Zed Duke of Banville

Dungeon Master
Patron
Joined
Oct 3, 2015
Messages
13,311
While we're on the subject, what are hit points "really"?
Gary Gygax suggests in that text in the AD&D Dungeon Masters Guide that hit points could represent "luck" or "wearing away of endurance" or "magical protections", i.e. that hits on a player-character could represent an erosion of luck or a draining of stamina, with only the end being actual physical injury. Further detail was provided by Gygax on page 81:

Gygax said:
It is quite unreasonable to assume that as a character gains levels of ability in his or her class that a corresponding gain in actual ability to sustain physical damage takes place. It is preposterous to state such an assumption, for if we are to assume that a man is killed by a sword thrust which does 4 hit points of damage, we must similarly assume that a hero could, on the average, withstand five such thrusts before being slain!
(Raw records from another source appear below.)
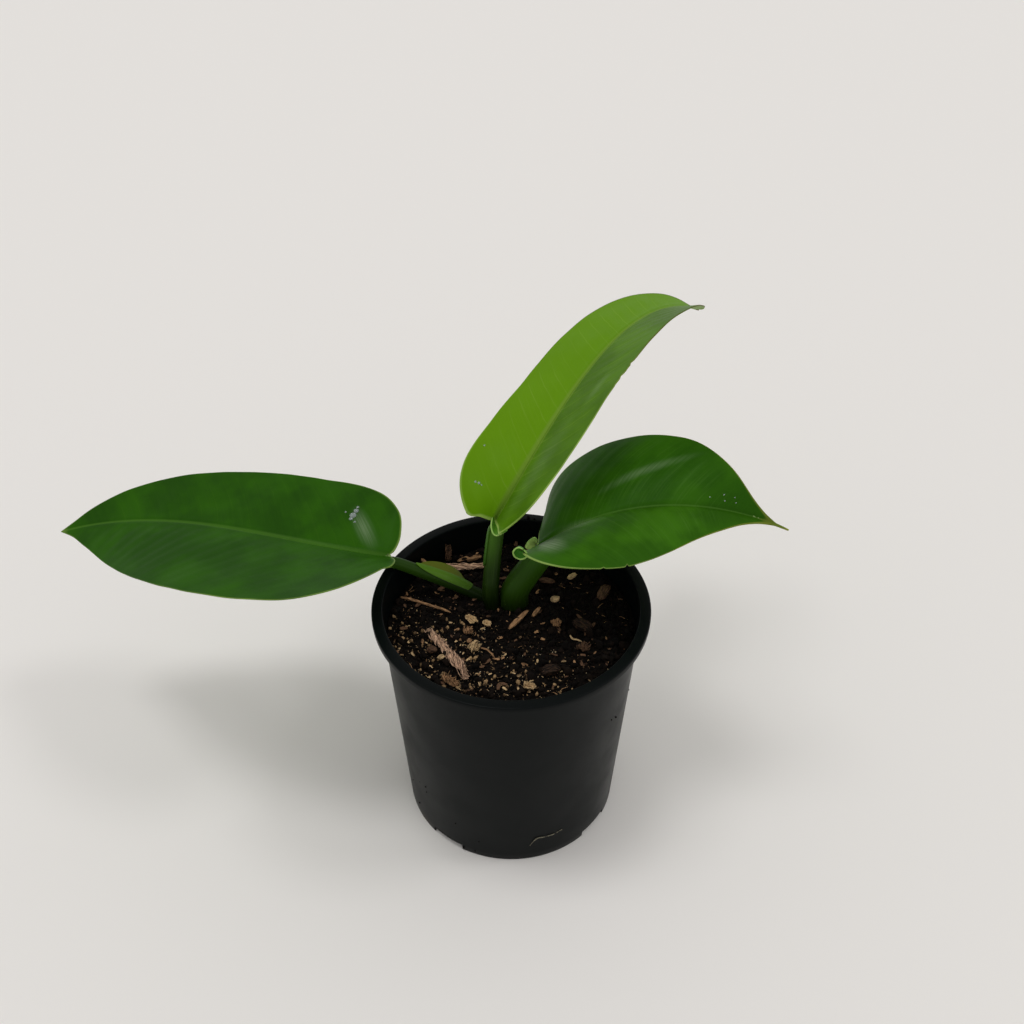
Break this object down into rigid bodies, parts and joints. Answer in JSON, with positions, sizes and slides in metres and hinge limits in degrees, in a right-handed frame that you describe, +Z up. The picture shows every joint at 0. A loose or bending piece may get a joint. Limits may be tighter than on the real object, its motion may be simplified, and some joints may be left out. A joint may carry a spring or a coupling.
{
  "type": "potted philodendron",
  "caption": "Young philodendron with broad leaves on slim stalks, rooted in potting mix in a tapered black nursery pot with a turned-down lip and drained foot.",
  "frame": {"origin": "bottom centre of the whole plant's bounding box, on the surface the pot stands on", "axes": "+Z up the pot's axis; the plant is seen from -Y, with its low leaf towards -X"},
  "size_m": [0.351, 0.2182, 0.2257],
  "materials": {
    "black_polypropylene": "injection-moulded black polypropylene, satin",
    "potting_mix": "damp peat and bark fines, matt",
    "crown": "short green-brown stem, matt",
    "petiole_green": "living leaf stalk, satin green",
    "blade_left": "waxy dark green leaf, satin",
    "blade_centre": "waxy yellow-green young leaf, satin",
    "blade_right": "waxy mid-green leaf, satin",
    "sheath": "thin pale yellow-green sheath, satin",
    "root": "cream root, matt",
    "bark": "brown bark, matt",
    "straw": "tan straw and splinters, matt",
    "husk": "cream husks and seeds, matt"
  },
  "bodies": {
    "root": {"nursery_pot": "black_polypropylene", "potting_mix": "potting_mix", "stem": "crown", "petiole_left": "petiole_green", "petiole_centre": "petiole_green", "petiole_right": "petiole_green", "blade_left": "blade_left", "blade_centre": "blade_centre", "blade_right": "blade_right", "sheath_left": "sheath", "sheath_right": "sheath", "root_1": "root", "root_2": "root", "root_3": "root", "root_4": "root", "root_5": "root", "bark_strip": "bark", "back_chip": "bark", "right_chip": "bark", "side_chip": "bark", "dark_chip_right": "bark", "dark_chip_front": "bark", "nut_shell": "bark", "long_twig": "straw", "back_stick": "straw", "front_fibre": "straw", "peel_strip": "straw", "rear_left_chip": "straw", "splinter_long": "straw", "splinter_short": "straw", "tan_seed": "straw", "curved_fibre": "husk", "bright_chip": "husk", "husk_left": "husk", "husk_middle": "husk", "husk_front": "husk", "pale_seed": "husk", "shell_grain": "husk"}
  },
  "joints": []
}
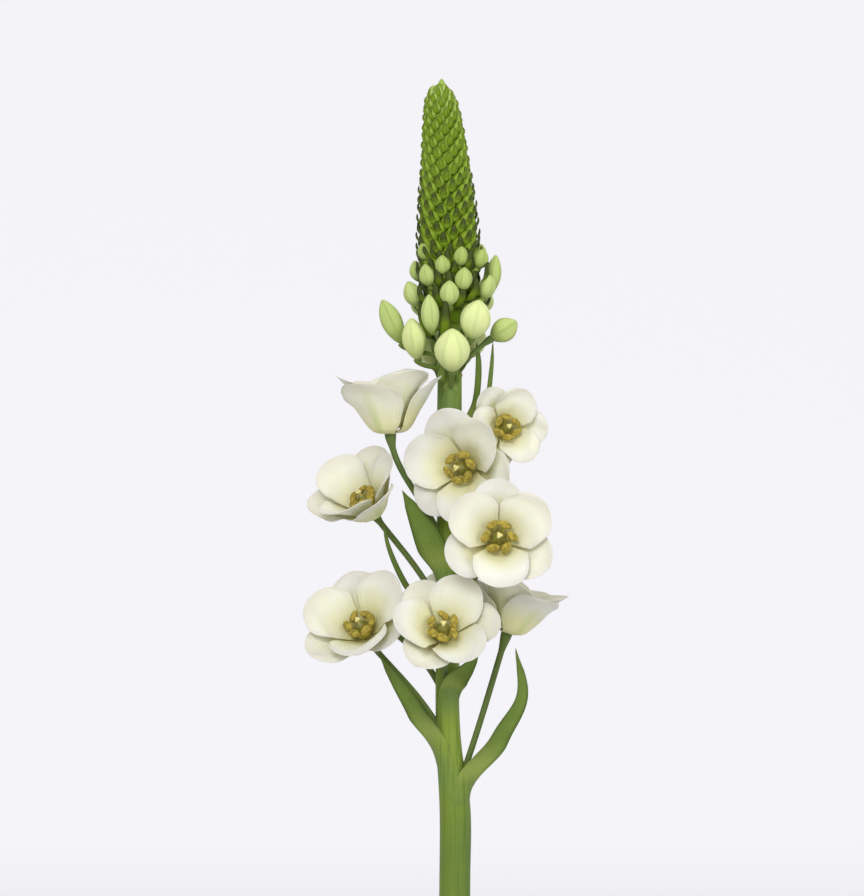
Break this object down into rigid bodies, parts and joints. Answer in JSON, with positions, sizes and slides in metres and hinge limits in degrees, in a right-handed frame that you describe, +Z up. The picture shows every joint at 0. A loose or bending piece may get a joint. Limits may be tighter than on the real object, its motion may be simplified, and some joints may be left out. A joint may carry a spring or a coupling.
{
  "type": "ornithogalum in vase",
  "caption": "White star-shaped flowers and a green bud spike on one tall cut stem, standing in a clear glass bud vase with water.",
  "frame": {"origin": "centre of the vase's flat foot", "axes": "+Z up along the flower stem, -Y towards the side that the picture shows, +X to the right seen from that side"},
  "size_m": [0.0875, 0.084, 0.45],
  "materials": {
    "glass": "clear, polished",
    "water": "clear liquid",
    "stem_green": "smooth fresh plant skin, faint lengthwise streaks",
    "spike_green": "packed green buds, satin",
    "tepal_white": "soft white petal with faint veins",
    "heart_olive": "olive and dark, satin",
    "bud_cream": "cream with green ribs, satin"
  },
  "bodies": {
    "root": {"vase": "glass", "water": "water", "flower_stem": "stem_green", "bud_spike": "spike_green", "bloom_01_tepals": "tepal_white", "bloom_01_heart": "heart_olive", "bloom_02_tepals": "tepal_white", "bloom_02_heart": "heart_olive", "bloom_03_tepals": "tepal_white", "bloom_03_heart": "heart_olive", "bloom_04_tepals": "tepal_white", "bloom_04_heart": "heart_olive", "bloom_05_tepals": "tepal_white", "bloom_05_heart": "heart_olive", "bloom_06_tepals": "tepal_white", "bloom_06_heart": "heart_olive", "bloom_07_tepals": "tepal_white", "bloom_07_heart": "heart_olive", "bloom_08_tepals": "tepal_white", "bloom_08_heart": "heart_olive", "bloom_09_tepals": "tepal_white", "bloom_09_heart": "heart_olive", "bloom_10_tepals": "tepal_white", "bloom_10_heart": "heart_olive", "bloom_11_tepals": "tepal_white", "bloom_11_heart": "heart_olive", "bloom_12_tepals": "tepal_white", "bloom_12_heart": "heart_olive", "bloom_13_tepals": "tepal_white", "bloom_13_heart": "heart_olive", "bud_01": "bud_cream", "bud_02": "bud_cream", "bud_03": "bud_cream", "bud_04": "bud_cream", "bud_05": "bud_cream", "bud_06": "bud_cream", "bud_07": "bud_cream"}
  },
  "joints": []
}
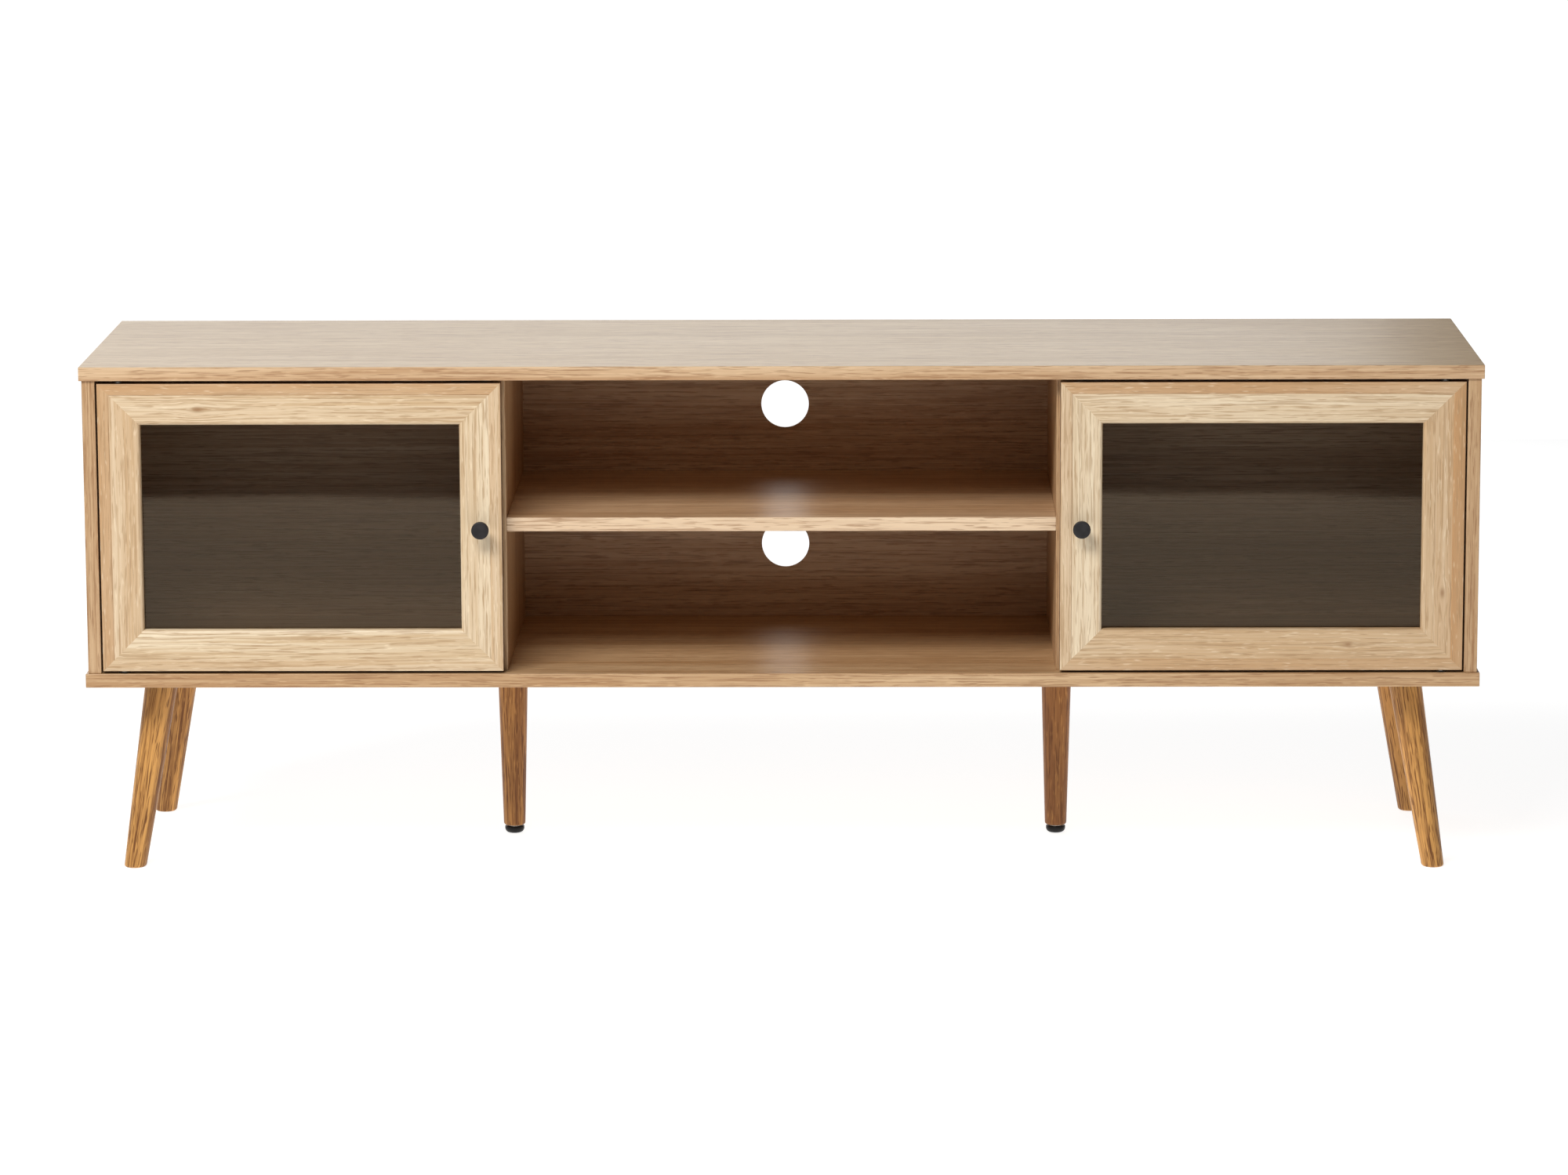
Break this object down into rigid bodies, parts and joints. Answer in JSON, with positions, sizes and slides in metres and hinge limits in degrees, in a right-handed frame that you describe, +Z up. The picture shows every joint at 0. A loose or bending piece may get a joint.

Why then the increase in hit points? Because these reflect both the actual physical ability of the character to withstand damage - as indicated by constitution bonuses- and a commensurate increase in such areas as skill in combat and similar life-or-death situations, the "sixth sense" which warns the individual of some otherwise unforeseen events, sheer luck, and the fantastic provisions of magical protections and/or divine protection. Therefore, constitution affects both actual ability to withstand physical punishment hit points (physique) and the immeasurable areas which involve the sixth sense and luck (fitness).

Harkening back to the example of Rasputin, it would be safe to assume that he could withstand physical damage sufficient to have killed any four normal men, i.e. more than 14 hit points. Therefore, let us assume that a character with an 18 constitution will eventually be able to withstand no less than 15 hit points of actual physical damage before being slain, and that perhaps as many as 23 hit points could constitute the physical makeup of a character. The balance of accrued hit points are those which fall into the non-physical areas already detailed. Furthermore, these actual physical hit points would be spread across a large number of levels, starting from a base score of from an average of 3 to 4, going up to 6 to 8 at 2nd level, 9 to 1 1 at 3rd, 12 to 14 at 4th, 15 to 17 at 5th, 18 to 20 at 6th, and 21 to 23 at 7th level. Note that the above assumes the character is a fighter with an average of 3 hit points per die going to physical ability to withstand punishment and only 1 point of constitution bonus being likewise assigned. Beyond the basic physical damage sustained, hits scored upon a character do not actually do such an amount of physical damage.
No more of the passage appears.